WHAT IS NEEDED
Return exactly the listing's lines, from its first line to the line holding "# The thigh", ends included.

++++

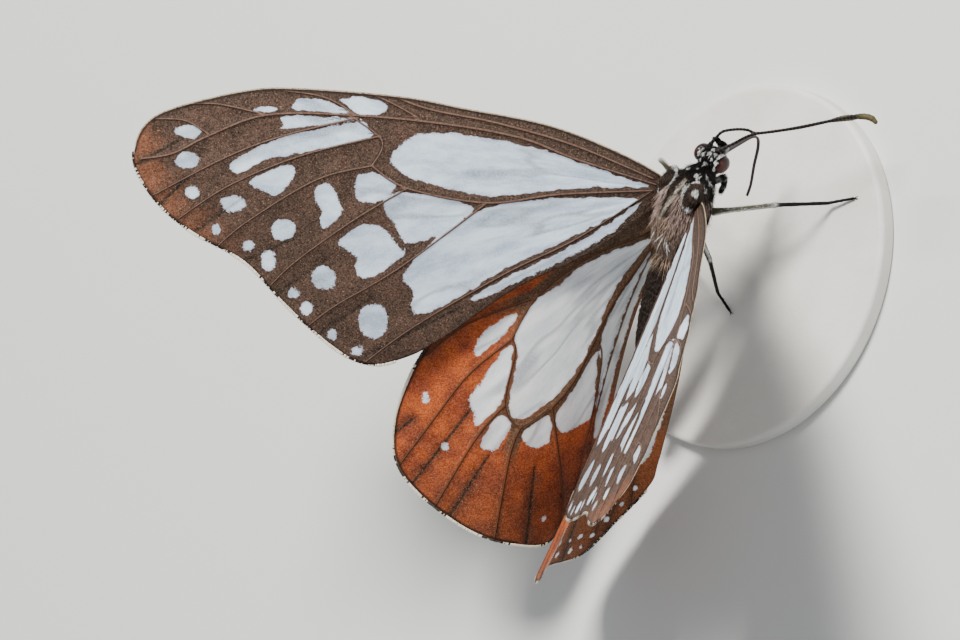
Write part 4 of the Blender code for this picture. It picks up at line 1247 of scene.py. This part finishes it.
def palp_radius(s):
    """Thickest in the middle."""
    return 0.2 + 0.1 * np.sin(s * 3.1) - 0.1 * s


def palp_tint(points, run):
    """Black, white below."""
    return blend(np.tile(BLACK, (len(points), 1)), WHITE, 0.85 * ramp(-(points[:, 2] + 2.9), 0.0, 0.35))


for word, side in SIDES:
    path = smooth_line(np.multiply(PALP_PATH, (side, 1, 1)), 16)
    clad((f"palp_{word}_form", f"palp_hair_{word}_form"), f"palp_{word}", "body", (skin_paint, hair_paint),
         *bristled(path, palp_radius, 900, 0.26, 0.07, 0.45), palp_tint)

# %% [markdown]
# ## The legs
# A leg is a short hip, a long thigh, a shank and a foot of five small joints that ends in two claws.
# The thigh is black above and white below. The forelegs are reduced in this family: folded brushes.

# %% Legs
LEG_PATHS = {
    "midleg": {"right": ((1.2, -0.2, -4.3), (4.6, 2.8, -9.1), (6.8, 4.6, 0.95), (9.0, 6.4, 0.13)),
               "left": ((-1.2, 0.6, -4.2), (-7.0, 1.6, -3.8), (-9.1, -2.9, 1.05), (-11.0, -4.8, 0.13))},
    "hindleg": {"right": ((1.2, -2.6, -4.0), (1.7, -5.1, -6.8), (-0.4, -9.4, 1.05), (1.5, -10.6, 0.13)),
                "left": ((-1.2, -2.6, -4.0), (-3.4, -5.6, -7.4), (-4.9, -8.8, 1.05), (-6.1, -11.4, 0.13))},
}
BENT_POINTS, ROUNDINGS = 240, 14
FORELEG_PATH = ((0.75, 2.9, -3.5), (0.95, 3.7, -4.35), (0.8, 2.8, -5.05), (0.65, 1.9, -5.25))


def above_base(x, y, lift):
    """A point so many millimetres above the base, in the pitched body frame."""
    return (x, y, (BASE_TOP + lift - y * math.sin(PITCH)) / math.cos(PITCH))


def bent_path(corners):
    """Straight stretches between the corners, which averaging with the neighbours rounds."""
    line = spaced(np.array(corners, float), np.linspace(0, 1, BENT_POINTS))
    for _ in range(ROUNDINGS):
        line[1:-1] = (line[:-2] + line[1:-1] + line[2:]) / 3
    return line


def corner_shares(corners):
    """Each corner's share of the way along the straight stretches."""
    run = run_along(np.array(corners, float))
    return run / run[-1]


def leg_radius(knee, ankle):
    """Thick hip, thigh, slimmer shank and a foot with five swellings."""

    def radius(s):
        foot = ramp(s, ankle - 0.02, ankle + 0.02)
        body = 0.27 + 0.16 * np.exp(-(s / 0.08) ** 2) - 0.07 * ramp(s, knee - 0.02, knee + 0.04)
        body += 0.04 * np.exp(-((s - knee) / 0.015) ** 2) - 0.03 * ramp(s, knee, ankle)
        toes = 0.115 + 0.022 * np.abs(np.sin((s - ankle) / (1 - ankle) * 5 * math.pi))
        return body * (1 - foot) + toes * foot

    return radius


def spikes(start, ahead, aside, middle, end, radius, cuts, rings, sides):
    """Two curved spikes that part to both sides. middle and end give how far ahead, aside and up they go."""
    made = []
    for lean in (-1, 1):
        line = [start + far * ahead + lean * wide * aside + (0, 0, up) for far, wide, up in (middle, end)]
        made.append(tube(smooth_line([start, *line], cuts), radius, rings, sides))
    return made


def leg_tint(path, at_knee):
    """Black. The thigh is olive above with white along its sides, and the knee has a pale dot."""

    def tint(points, run):
        rise = points[:, 2] - spaced(path, np.clip(run, 0, 1))[:, 2]
        thigh = ramp(run, at_knee + 0.02, at_knee - 0.03)
        colour = blend(np.tile(BLACK * 1.3, (len(points), 1)), OLIVE, 0.9 * ramp(rise, 0.0, 0.12) * thigh)
        colour = blend(colour, WHITE * 0.8, 0.85 * ramp(np.abs(rise - 0.05), 0.12, 0.05) * thigh)
        return blend(colour, WHITE * 0.8, 0.5 * np.exp(-((run - at_knee) / 0.02) ** 2))

    return tint


leg_paint = coat_paint("leg_scales", 0.42, 0.15)
for kind, paths in LEG_PATHS.items():
    for word, (hip, knee, ankle, toe) in paths.items():
        corners = (hip, knee, above_base(*ankle), above_base(*toe))
        path = bent_path(corners)
        _, at_knee, at_ankle, _ = corner_shares(corners)
        body, hair, rooting = bristled(path, leg_radius(at_knee, at_ankle), 1500, 0.2, 0.055, 0.22)
        heading, shin = unit(path[-1] - path[-20]), unit(path[-60] - path[-80])
        aside = unit(np.cross(heading, (0, 0, 1)))
        claws = spikes(path[-1] - 0.05 * heading, heading, aside, (0.21, 0.1, 0.05), (0.35, 0.16, -0.07),
                       lambda s: 0.055 * (1 - s) + 0.012, 10, 24, 10)
        spurs = spikes(spaced(path, [at_ankle - 0.01])[0], shin, aside, (0.25, 0.14, 0.0), (0.5, 0.2, 0.0),
                       lambda s: 0.05 * (1 - s) + 0.01, 8, 20, 8)
        clad((f"{kind}_{word}_leg", f"{kind}_{word}_hair"), f"{kind}_{word}", "limb", (leg_paint, leg_paint),
             joined(body, *claws, *spurs), hair, rooting, leg_tint(path, at_knee))

# %% Forelegs


def foreleg_radius(s):
    """Thick at the hip."""
    return 0.3 - 0.12 * s


def foreleg_tint(points, run):
    """Black with faint pale rings."""
    return blend(np.tile(BLACK, (len(points), 1)), WHITE, 0.3 * ramp(np.sin(run * 20), 0.4, 0.9))


for word, side in SIDES:
    path = bent_path(np.multiply(FORELEG_PATH, (side, 1, 1)))
    clad((f"foreleg_{word}_form", f"foreleg_hair_{word}_form"), f"foreleg_{word}", "limb",
         (leg_paint, leg_paint), *bristled(path, foreleg_radius, 1100, 0.4, 0.05, 0.5), foreleg_tint)

# %% [markdown]
# ## Base, floor, light and camera
# The base is a low oval disc of painted board with an eased edge. Its profile, a share of the half
# width and a height, is carried round an ellipse.

# %% The base
BASE_HALF = (17.0, 19.0)
BASE_THICK = 2.0
BASE_ROUND = 288
edge = np.linspace(0, math.pi / 2, 9)
profile = [(0.02, 0.0)] + [(r, 0.0) for r in np.linspace(0.1, 0.955, 24)]
profile += [(1 - 0.03 * (1 - math.sin(a)), -0.5 * (1 - math.cos(a))) for a in edge]
profile += [(1 - 0.018 * (1 - math.cos(a)), -BASE_THICK + 0.3 * (1 - math.sin(a))) for a in edge]
profile += [(r, -BASE_THICK) for r in np.linspace(0.95, 0.1, 12)] + [(0.02, -BASE_THICK)]
profile = np.array(profile)
around = np.arange(BASE_ROUND) * 2 * math.pi / BASE_ROUND
oval = np.stack((np.cos(around) * BASE_HALF[0], np.sin(around) * BASE_HALF[1]), axis=1)
level = np.broadcast_to(profile[:, 1, None, None], (len(profile), BASE_ROUND, 1))
disc = np.concatenate([profile[:, :1, None] * oval[None], level], axis=2).reshape(-1, 3)
disc += (0, BASE_CENTRE_Y, BASE_TOP)
board = Paint("painted_board", Specular_IOR_Level=0.4)
where = board.place()
orange_peel, dust = board.noise(where, 2.2, 3.0), board.noise(where, 0.12, 4.0)
board_tone = board.mix(board.step(dust, 0.35, 0.7), screen(226, 224, 218), screen(216, 213, 206))
board_paint = board.finish(board_tone, orange_peel * 0.12 + 0.48, orange_peel, 0.03)
base_faces = closed_faces(len(profile), BASE_ROUND)
piece("stand_base_board", disc, base_faces, board_paint, ("stand_base",), "base", level=True)

# %% Floor and light
ground = Paint("floor", Roughness=0.8)
where = ground.place(1.0)
ground_tone = ground.mix(ground.noise(where, 6.0, 3.0), screen(214, 215, 212), screen(222, 222, 219))
floor_paint = ground.finish(ground_tone, ground.noise(where, 30.0) * 0.1 + 0.75)
FLOOR_HALF = 900.0
floor_points = np.array([(x, y, -SHIFT[2] / FLOOR_HALF) for x in (-1, 1) for y in (-1, 1)]) * FLOOR_HALF
floor = piece("floor", floor_points, [np.array([(0, 2, 3, 1)])], floor_paint, level=True)
if floor.data.polygons[0].normal.z < 0:
    floor.data.flip_normals()

world = bpy.data.worlds.new("studio")
world.use_nodes = True
world.node_tree.nodes["Background"].inputs["Color"].default_value = (0.93, 0.96, 1.0, 1)
world.node_tree.nodes["Background"].inputs["Strength"].default_value = 0.48
bpy.context.scene.world = world

# %% [markdown]
# The camera looks at the insect as the photograph does: from above and behind its left side, with the
# left forewing almost face on. Its axes are given in the body frame, and the model frame turns them.

# %% Camera
CAMERA_X = np.array((0.6447, 0.3908, -0.6570))
CAMERA_Y = np.array((-0.4616, 0.8841, 0.0729))
CAMERA_Z = np.array((0.6094, 0.2563, 0.7503))
DISTANCE, LOOK_RIGHT, LOOK_UP = 700.0, -19.6, -11.85
axes = [unit(TILT @ axis) for axis in (CAMERA_X, CAMERA_Y, CAMERA_Z)]


def standing(right, up, back, place):
    """The matrix whose columns are the three axes and the place, in metres."""
    rows = np.eye(4)
    rows[:3] = np.stack((right, up, back, place), axis=1)
    return Matrix([tuple(row) for row in rows])


lens = bpy.data.cameras.new("camera")
lens.sensor_width, lens.lens = 36.0, 262.5
lens.clip_start, lens.clip_end = 0.01, 10.0
camera = bpy.data.objects.new("camera", lens)
bpy.context.scene.collection.objects.link(camera)
position = in_model(LOOK_RIGHT * CAMERA_X + LOOK_UP * CAMERA_Y + DISTANCE * CAMERA_Z)
camera.matrix_world = standing(*axes, position)
bpy.context.scene.camera = camera
print("camera height above the floor, mm:", round(position[2] / MM))

# %% Softboxes
LIGHT_CENTRE, LIGHT_AIM = np.array((0, 0, 0.02)), np.array((0, 0, 0.015))


def softbox(name, toward, distance, size, power, colour):
    """A square area light that faces the insect, in a direction made of the camera's right, up and back."""
    where = unit(sum(k * axis for k, axis in zip(toward, axes))) * distance + LIGHT_CENTRE
    light = bpy.data.lights.new(name, "AREA")
    light.size, light.energy, light.color = size, power, colour
    obj = bpy.data.objects.new(name, light)
    back = unit(where - LIGHT_AIM)
    side = unit(np.cross((0, 0.2, 1), back))
    obj.matrix_world = standing(side, np.cross(back, side), back, where)
    bpy.context.scene.collection.objects.link(obj)


softbox("key", (-0.5, 0.75, 0.8), 0.55, 0.16, 6.4, (1.0, 0.98, 0.94))
softbox("fill", (0.9, -0.1, 0.6), 0.6, 0.4, 1.6, (0.93, 0.96, 1.0))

++++

SOLUTION TO THE PROBLEM
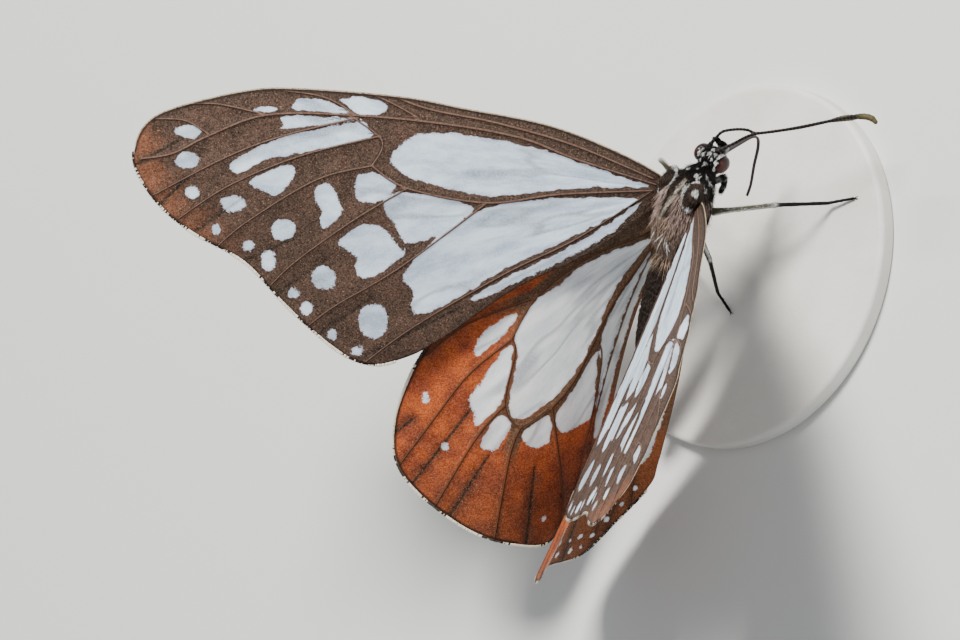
Write part 4 of the Blender code for this picture. It picks up at line 1247 of scene.py. This part finishes it.
def palp_radius(s):
    """Thickest in the middle."""
    return 0.2 + 0.1 * np.sin(s * 3.1) - 0.1 * s


def palp_tint(points, run):
    """Black, white below."""
    return blend(np.tile(BLACK, (len(points), 1)), WHITE, 0.85 * ramp(-(points[:, 2] + 2.9), 0.0, 0.35))


for word, side in SIDES:
    path = smooth_line(np.multiply(PALP_PATH, (side, 1, 1)), 16)
    clad((f"palp_{word}_form", f"palp_hair_{word}_form"), f"palp_{word}", "body", (skin_paint, hair_paint),
         *bristled(path, palp_radius, 900, 0.26, 0.07, 0.45), palp_tint)

# %% [markdown]
# ## The legs
# A leg is a short hip, a long thigh, a shank and a foot of five small joints that ends in two claws.
# The thigh is black above and white below. The forelegs are reduced in this family: folded brushes.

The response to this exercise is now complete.